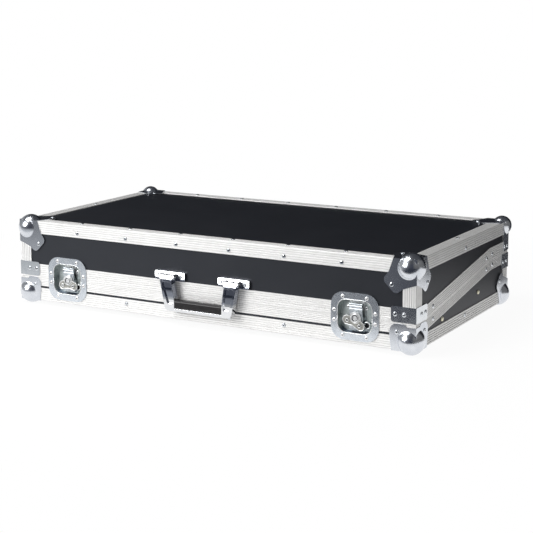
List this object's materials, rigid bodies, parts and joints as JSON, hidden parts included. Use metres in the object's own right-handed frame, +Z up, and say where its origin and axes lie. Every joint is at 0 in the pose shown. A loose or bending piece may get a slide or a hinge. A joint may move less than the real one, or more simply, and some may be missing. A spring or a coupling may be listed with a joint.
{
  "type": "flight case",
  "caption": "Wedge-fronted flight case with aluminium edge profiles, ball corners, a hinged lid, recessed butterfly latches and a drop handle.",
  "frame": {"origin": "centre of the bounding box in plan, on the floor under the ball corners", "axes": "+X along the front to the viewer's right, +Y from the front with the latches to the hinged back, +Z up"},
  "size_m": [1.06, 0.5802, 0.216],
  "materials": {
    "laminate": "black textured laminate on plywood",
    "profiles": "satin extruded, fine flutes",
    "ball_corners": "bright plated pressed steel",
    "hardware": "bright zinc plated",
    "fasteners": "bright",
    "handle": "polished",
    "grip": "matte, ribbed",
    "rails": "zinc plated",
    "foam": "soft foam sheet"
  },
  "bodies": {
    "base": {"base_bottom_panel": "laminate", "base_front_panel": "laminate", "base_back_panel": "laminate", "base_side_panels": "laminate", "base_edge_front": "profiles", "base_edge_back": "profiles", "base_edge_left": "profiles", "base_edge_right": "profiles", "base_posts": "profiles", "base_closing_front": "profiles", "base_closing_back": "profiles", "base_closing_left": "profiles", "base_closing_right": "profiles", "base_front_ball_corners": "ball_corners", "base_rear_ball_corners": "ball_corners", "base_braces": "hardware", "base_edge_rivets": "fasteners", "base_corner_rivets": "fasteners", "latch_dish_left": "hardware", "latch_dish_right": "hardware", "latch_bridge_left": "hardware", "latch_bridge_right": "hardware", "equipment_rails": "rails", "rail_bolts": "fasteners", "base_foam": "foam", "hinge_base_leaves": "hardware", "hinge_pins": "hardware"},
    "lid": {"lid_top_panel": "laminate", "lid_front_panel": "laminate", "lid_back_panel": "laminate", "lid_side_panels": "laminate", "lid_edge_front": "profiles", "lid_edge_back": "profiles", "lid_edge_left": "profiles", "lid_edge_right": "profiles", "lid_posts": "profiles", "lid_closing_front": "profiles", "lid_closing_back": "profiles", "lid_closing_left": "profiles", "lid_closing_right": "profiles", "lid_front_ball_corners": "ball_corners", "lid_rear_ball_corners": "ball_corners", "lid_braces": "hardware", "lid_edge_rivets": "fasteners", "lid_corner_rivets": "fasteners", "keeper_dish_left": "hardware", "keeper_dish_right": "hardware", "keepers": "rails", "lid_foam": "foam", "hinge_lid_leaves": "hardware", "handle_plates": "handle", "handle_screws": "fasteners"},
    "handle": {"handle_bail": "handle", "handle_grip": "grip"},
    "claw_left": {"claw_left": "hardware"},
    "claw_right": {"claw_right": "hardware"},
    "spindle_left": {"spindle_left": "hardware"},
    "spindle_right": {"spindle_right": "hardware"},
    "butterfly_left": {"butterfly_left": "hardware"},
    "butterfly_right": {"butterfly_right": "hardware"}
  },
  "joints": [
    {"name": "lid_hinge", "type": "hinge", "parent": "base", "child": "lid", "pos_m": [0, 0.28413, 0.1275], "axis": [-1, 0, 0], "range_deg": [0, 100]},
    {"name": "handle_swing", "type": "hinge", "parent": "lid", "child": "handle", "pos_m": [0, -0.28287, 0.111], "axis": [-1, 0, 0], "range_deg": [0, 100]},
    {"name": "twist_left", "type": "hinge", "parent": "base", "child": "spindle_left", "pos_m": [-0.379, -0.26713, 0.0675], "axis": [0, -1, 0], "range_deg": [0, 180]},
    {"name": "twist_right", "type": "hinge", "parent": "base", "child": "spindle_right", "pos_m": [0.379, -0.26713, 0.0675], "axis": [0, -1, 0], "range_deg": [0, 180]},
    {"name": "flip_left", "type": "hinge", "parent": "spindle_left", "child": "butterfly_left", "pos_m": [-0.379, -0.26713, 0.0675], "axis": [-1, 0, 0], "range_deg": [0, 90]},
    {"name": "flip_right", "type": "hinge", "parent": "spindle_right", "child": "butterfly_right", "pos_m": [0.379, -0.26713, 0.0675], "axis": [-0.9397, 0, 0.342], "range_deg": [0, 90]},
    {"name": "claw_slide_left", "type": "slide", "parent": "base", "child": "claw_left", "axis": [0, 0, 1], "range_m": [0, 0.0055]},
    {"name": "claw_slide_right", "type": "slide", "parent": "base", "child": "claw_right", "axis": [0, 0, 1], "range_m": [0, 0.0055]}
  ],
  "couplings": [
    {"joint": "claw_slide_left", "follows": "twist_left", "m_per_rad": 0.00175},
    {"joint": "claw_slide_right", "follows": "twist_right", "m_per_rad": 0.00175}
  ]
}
■ ■ ■ ■
Instructions to follow: Locate all lines in the listing above with the word "frame" and copy them.

The solution:
List this object's materials, rigid bodies, parts and joints as JSON, hidden parts included. Use metres in the object's own right-handed frame, +Z up, and say where its origin and axes lie. Every joint is at 0 in the pose shown. A loose or bending piece may get a slide or a hinge. A joint may move less than the real one, or more simply, and some may be missing. A spring or a coupling may be listed with a joint.
  "frame": {"origin": "centre of the bounding box in plan, on the floor under the ball corners", "axes": "+X along the front to the viewer's right, +Y from the front with the latches to the hinged back, +Z up"},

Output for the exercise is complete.